AIM OF THE EXERCISE: Records follow. Select each line holding "Identity".

EXTRACTED ENTRIES:
----------------------------------------
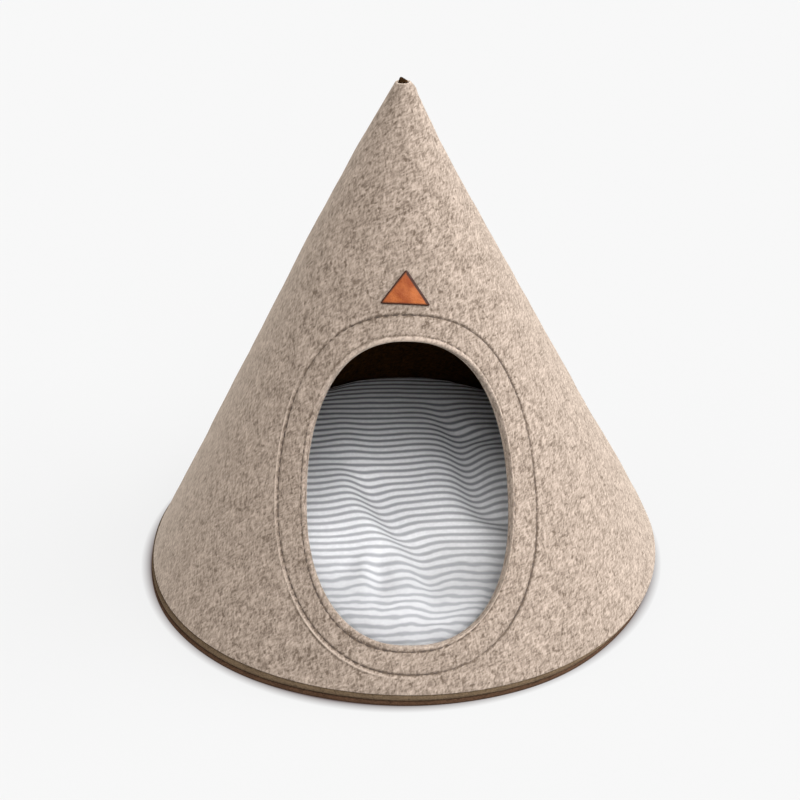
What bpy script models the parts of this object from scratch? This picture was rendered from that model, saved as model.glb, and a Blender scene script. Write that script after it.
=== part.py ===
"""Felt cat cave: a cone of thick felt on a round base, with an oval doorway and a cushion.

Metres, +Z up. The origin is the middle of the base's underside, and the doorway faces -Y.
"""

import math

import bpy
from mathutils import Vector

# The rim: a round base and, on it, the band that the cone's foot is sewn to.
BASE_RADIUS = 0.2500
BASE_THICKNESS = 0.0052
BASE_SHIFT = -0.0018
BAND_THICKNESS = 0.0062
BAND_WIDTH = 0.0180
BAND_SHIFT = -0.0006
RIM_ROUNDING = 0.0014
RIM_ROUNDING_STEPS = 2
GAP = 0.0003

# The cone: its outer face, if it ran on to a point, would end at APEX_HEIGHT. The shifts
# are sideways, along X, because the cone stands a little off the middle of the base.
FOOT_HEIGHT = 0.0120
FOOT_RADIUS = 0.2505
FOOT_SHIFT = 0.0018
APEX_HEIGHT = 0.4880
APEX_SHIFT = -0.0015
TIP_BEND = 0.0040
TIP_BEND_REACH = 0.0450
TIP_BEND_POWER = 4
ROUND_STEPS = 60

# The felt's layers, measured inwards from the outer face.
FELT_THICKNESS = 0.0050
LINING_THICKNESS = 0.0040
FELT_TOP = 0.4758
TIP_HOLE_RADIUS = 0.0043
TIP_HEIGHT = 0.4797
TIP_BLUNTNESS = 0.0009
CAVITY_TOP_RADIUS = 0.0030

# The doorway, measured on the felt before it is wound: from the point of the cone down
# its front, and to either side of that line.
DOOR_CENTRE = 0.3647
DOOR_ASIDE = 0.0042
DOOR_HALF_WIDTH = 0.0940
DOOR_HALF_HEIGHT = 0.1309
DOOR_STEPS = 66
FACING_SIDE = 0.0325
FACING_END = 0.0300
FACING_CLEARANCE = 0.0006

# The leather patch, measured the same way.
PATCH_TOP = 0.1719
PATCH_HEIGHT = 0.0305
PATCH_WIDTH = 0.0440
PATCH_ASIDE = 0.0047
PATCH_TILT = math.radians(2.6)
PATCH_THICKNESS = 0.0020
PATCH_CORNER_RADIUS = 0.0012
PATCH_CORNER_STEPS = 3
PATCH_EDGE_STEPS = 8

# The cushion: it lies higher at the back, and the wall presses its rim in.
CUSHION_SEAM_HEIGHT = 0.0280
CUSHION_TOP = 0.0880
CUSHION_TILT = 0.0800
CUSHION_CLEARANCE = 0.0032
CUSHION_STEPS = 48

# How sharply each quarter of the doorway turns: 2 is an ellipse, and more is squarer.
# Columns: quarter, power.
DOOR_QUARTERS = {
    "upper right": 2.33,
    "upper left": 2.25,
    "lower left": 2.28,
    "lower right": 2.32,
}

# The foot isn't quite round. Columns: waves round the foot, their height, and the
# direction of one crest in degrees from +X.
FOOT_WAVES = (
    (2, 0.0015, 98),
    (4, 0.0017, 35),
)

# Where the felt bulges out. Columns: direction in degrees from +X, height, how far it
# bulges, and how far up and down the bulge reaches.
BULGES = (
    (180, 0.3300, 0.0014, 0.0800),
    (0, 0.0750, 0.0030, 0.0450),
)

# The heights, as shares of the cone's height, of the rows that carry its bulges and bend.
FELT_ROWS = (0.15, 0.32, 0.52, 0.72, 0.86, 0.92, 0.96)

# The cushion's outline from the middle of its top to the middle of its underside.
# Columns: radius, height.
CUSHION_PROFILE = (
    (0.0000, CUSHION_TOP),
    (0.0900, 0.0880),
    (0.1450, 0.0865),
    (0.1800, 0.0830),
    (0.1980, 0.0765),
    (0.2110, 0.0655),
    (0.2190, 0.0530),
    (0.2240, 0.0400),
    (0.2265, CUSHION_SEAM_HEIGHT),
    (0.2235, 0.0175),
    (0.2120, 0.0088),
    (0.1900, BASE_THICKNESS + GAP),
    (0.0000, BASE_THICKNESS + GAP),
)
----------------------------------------
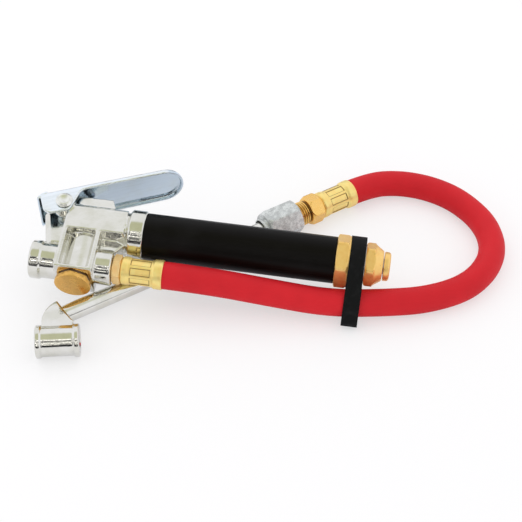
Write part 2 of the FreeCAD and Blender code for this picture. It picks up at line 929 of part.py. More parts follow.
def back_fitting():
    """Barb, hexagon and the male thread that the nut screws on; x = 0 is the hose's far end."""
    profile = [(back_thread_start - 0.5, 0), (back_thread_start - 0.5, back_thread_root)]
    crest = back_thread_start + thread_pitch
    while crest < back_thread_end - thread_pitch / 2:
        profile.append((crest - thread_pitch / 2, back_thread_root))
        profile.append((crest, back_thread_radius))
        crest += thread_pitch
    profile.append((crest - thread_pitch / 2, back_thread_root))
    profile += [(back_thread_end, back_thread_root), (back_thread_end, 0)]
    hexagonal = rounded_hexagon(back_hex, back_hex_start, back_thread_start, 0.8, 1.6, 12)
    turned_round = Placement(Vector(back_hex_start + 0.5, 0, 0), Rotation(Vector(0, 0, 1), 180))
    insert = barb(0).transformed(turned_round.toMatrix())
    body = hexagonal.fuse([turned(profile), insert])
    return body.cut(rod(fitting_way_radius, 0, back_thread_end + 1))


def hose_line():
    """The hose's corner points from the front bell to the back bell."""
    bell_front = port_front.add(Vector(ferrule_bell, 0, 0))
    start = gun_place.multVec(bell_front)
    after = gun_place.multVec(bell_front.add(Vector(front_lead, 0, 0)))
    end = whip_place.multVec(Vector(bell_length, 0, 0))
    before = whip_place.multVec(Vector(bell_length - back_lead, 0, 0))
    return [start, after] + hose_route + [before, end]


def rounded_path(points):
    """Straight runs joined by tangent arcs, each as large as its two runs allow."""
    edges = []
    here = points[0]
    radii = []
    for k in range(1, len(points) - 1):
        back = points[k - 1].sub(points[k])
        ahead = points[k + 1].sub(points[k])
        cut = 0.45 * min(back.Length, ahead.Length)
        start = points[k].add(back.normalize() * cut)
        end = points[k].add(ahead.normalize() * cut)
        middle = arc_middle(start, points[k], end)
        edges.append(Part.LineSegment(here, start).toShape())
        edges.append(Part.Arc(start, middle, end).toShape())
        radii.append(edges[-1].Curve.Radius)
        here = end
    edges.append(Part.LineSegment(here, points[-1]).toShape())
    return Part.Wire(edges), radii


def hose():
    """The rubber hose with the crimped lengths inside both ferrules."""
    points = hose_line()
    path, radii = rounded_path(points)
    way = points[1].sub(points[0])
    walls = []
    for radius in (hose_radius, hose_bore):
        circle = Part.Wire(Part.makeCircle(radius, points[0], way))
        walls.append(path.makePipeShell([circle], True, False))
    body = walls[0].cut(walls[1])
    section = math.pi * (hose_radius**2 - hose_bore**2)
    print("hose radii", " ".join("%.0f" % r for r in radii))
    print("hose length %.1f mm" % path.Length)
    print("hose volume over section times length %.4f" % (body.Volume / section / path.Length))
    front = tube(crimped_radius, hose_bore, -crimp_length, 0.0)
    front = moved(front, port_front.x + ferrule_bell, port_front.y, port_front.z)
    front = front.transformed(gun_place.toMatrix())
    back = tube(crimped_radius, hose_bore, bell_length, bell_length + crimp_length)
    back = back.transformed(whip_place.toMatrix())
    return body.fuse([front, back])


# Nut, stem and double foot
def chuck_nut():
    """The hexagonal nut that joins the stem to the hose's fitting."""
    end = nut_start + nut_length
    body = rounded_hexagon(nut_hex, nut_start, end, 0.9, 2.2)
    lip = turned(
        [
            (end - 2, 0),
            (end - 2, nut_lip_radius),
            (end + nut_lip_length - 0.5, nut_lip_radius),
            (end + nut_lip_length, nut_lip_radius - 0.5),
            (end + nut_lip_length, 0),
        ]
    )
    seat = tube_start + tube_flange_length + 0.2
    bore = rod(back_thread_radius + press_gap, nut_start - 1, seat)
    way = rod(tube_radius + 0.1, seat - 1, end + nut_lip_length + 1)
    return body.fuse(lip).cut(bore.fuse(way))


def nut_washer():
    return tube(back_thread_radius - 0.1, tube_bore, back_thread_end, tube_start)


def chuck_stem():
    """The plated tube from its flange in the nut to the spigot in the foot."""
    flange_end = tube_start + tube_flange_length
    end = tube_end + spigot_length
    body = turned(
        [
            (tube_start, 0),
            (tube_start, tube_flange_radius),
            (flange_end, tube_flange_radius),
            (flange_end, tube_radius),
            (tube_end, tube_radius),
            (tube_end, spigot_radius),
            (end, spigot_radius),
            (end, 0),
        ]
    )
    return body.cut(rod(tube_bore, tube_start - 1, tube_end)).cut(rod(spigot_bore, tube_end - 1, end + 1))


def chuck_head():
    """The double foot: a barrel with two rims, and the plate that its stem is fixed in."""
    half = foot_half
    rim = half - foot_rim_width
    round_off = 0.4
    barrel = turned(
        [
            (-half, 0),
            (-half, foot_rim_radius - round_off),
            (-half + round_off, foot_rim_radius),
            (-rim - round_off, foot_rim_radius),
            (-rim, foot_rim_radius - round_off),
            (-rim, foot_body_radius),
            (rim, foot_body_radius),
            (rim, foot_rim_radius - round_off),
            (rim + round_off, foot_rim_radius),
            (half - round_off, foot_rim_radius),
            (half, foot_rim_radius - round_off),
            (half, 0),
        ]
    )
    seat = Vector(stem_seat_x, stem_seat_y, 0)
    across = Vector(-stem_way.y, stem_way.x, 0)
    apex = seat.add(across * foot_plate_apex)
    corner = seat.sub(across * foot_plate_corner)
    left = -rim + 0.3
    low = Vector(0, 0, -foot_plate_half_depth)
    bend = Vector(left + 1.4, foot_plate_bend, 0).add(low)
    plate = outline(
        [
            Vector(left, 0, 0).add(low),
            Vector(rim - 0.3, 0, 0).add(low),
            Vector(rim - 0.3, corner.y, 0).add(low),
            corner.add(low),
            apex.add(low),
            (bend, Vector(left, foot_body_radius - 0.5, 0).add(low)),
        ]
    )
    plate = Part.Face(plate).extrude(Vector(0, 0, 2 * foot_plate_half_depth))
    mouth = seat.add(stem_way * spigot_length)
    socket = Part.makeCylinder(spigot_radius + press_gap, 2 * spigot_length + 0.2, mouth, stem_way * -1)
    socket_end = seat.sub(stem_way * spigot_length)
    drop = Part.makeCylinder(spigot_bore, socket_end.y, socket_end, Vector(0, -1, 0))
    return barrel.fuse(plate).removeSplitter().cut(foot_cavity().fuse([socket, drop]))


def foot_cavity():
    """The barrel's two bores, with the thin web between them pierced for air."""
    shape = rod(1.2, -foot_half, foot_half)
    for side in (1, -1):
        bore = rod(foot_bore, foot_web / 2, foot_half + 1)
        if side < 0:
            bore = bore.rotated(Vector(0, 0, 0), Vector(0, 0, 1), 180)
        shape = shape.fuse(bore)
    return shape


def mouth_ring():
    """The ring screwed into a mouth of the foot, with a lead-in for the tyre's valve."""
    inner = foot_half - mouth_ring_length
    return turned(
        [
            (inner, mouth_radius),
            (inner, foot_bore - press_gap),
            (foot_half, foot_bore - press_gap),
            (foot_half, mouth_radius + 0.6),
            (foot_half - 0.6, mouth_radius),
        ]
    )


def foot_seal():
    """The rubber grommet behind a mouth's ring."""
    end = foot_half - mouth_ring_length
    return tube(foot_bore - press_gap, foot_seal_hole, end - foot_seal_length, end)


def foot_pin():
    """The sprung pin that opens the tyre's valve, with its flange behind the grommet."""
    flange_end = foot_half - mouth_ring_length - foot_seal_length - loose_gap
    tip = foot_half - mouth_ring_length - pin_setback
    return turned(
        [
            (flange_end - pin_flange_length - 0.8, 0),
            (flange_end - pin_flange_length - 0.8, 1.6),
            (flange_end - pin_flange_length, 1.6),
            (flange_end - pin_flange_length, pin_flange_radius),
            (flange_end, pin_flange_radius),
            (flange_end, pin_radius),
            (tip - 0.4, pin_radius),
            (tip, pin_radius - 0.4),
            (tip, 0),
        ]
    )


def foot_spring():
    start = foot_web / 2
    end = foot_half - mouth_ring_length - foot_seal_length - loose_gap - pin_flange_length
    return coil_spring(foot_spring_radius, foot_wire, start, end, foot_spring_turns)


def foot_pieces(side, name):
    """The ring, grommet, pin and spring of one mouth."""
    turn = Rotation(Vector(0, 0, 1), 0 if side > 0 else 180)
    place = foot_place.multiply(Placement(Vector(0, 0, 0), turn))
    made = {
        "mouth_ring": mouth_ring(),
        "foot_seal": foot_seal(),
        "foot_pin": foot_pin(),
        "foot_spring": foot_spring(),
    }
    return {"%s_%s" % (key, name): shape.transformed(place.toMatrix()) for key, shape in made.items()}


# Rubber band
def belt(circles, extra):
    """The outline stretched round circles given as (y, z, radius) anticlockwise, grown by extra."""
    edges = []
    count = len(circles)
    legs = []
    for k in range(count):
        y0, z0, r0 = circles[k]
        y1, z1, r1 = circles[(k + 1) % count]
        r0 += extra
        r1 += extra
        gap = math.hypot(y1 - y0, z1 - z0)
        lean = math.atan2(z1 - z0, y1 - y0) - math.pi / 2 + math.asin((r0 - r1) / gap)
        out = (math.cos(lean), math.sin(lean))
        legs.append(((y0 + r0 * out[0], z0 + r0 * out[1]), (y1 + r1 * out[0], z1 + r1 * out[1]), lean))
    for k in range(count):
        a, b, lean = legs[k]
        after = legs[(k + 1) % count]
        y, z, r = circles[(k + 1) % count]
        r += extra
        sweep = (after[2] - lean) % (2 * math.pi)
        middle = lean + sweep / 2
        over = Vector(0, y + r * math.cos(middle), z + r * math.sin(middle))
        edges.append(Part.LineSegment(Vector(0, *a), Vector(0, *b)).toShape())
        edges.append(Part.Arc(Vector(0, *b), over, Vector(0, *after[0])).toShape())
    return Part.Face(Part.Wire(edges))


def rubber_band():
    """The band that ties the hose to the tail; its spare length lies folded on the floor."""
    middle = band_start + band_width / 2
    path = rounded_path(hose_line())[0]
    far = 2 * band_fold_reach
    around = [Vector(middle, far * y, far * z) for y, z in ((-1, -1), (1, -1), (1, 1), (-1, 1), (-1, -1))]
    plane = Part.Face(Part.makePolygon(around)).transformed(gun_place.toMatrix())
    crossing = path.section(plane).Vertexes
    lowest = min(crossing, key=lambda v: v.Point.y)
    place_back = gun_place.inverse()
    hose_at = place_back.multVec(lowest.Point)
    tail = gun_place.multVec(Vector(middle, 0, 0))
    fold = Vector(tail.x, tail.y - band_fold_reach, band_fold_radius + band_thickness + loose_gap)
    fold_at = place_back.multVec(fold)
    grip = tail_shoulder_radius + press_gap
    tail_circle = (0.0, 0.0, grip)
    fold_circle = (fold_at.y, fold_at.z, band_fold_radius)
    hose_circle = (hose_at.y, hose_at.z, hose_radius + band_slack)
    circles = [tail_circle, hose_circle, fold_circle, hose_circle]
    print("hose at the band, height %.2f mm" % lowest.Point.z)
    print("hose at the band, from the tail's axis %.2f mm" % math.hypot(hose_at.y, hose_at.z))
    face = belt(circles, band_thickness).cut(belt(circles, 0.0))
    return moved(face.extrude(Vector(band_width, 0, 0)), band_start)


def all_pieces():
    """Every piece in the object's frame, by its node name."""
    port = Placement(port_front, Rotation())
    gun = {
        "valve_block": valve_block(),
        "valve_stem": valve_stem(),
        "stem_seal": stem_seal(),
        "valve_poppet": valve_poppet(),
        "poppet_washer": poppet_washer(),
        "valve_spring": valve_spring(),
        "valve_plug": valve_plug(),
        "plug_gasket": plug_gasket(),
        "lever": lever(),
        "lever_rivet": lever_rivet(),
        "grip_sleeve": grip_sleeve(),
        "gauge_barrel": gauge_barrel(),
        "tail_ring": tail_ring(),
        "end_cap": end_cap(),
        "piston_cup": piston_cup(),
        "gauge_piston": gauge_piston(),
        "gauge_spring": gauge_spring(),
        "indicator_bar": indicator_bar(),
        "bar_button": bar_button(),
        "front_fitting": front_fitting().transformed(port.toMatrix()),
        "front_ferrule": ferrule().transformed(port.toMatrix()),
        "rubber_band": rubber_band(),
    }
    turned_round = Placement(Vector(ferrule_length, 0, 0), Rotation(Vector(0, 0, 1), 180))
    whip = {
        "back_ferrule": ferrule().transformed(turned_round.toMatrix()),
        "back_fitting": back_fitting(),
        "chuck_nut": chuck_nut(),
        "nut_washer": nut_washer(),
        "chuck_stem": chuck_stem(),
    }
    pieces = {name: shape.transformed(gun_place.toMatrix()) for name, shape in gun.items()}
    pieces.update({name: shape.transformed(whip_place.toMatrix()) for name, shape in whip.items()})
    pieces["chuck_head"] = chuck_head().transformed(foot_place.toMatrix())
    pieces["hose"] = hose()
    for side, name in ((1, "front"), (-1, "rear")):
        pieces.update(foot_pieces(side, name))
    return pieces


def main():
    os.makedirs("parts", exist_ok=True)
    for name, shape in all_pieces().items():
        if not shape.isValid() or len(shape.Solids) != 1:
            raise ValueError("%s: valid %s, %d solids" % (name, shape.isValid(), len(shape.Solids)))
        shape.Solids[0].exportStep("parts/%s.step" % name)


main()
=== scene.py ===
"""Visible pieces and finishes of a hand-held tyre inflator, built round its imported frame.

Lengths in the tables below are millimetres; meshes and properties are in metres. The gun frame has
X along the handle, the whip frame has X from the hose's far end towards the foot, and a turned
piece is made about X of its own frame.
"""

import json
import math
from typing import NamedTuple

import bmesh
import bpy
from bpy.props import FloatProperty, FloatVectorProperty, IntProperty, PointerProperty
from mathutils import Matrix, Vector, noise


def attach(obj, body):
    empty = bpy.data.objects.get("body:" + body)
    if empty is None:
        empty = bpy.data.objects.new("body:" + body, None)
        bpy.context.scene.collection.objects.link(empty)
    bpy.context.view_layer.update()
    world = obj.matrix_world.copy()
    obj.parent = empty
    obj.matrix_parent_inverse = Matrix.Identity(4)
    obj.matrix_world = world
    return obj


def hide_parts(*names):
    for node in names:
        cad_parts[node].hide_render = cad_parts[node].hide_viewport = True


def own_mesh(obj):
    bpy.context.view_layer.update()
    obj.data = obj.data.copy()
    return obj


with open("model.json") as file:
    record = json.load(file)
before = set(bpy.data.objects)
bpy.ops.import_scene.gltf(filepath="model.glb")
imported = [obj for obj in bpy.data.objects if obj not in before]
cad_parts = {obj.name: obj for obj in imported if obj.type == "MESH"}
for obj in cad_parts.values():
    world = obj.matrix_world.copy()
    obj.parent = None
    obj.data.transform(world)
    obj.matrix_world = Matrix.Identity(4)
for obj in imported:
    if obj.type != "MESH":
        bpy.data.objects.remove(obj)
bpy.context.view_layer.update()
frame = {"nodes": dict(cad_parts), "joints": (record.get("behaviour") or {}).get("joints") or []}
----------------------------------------
RESPONSE FOR THIS EXERCISE:
    obj.matrix_parent_inverse = Matrix.Identity(4)
    obj.matrix_world = Matrix.Identity(4)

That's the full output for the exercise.